We shall agree to disagree. You may think that I am treating your interests frivolously, and I shall continue to think that you need to accept that you like playing with potentially lethal toys.
Besides, none of my guns are toys. They’ve all got reasonable uses…
When the zombiepocolypse comes, they’ll serve a good use. 
Yes. Making you overconfident cowboy zombie fodder, thoughtfully drawing the attention of the encroaching horde long enough for me to slip out the back. 
I think having fewer guns around overall would be better than having more guns around.
**Zeriel, **sheesh - are you this stupid naturally or do you have to work at it? Go play in traffic or something. It’s called disincentives. If we raise the tax on cigarettes, do you complain that people are saying only rich people should smoke? Every adult should be legally allowed to smoke if that’s what rocks their boat. But higher cigarette taxes have been shown to be effective in reducing smoking. Either by encouraging people to stop, or discouraging them from starting in the first place. The higher cost doesn’t stop everyone - we know family friends that are deep in debt and are always broke - and both of them still smoke upwards of two packs a day. If you want to smoke, you’ll smoke.

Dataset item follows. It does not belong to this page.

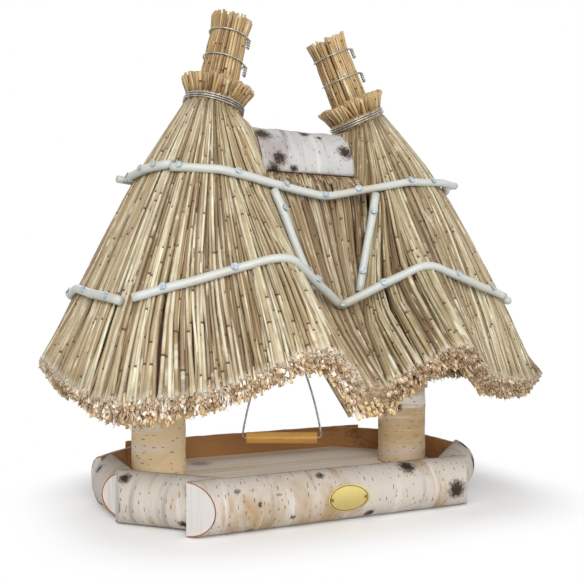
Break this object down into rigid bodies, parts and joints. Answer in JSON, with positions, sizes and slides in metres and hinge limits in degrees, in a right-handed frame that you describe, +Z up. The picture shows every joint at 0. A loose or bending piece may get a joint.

Ditto guns. If you really want a gun, you’ll buy one. But higher prices, coupled with a general PITA factor to keep a gun, should discourage people from buying guns in the first place, unless you were a recreational shooter. You could use differentiated price bands to encourage recreational shooters towards specific types of guns. And it’s not like people buying $6,000 bicycles can complain.
This doesn’t even touch on the issue of what to do with the millions of guns already in circulation, but it would be a start.
Why?
Actually, I think that the taxes levied on cigarettes shouldn’t be to discourage people from smoking, but to mitigate the impact of their smoking.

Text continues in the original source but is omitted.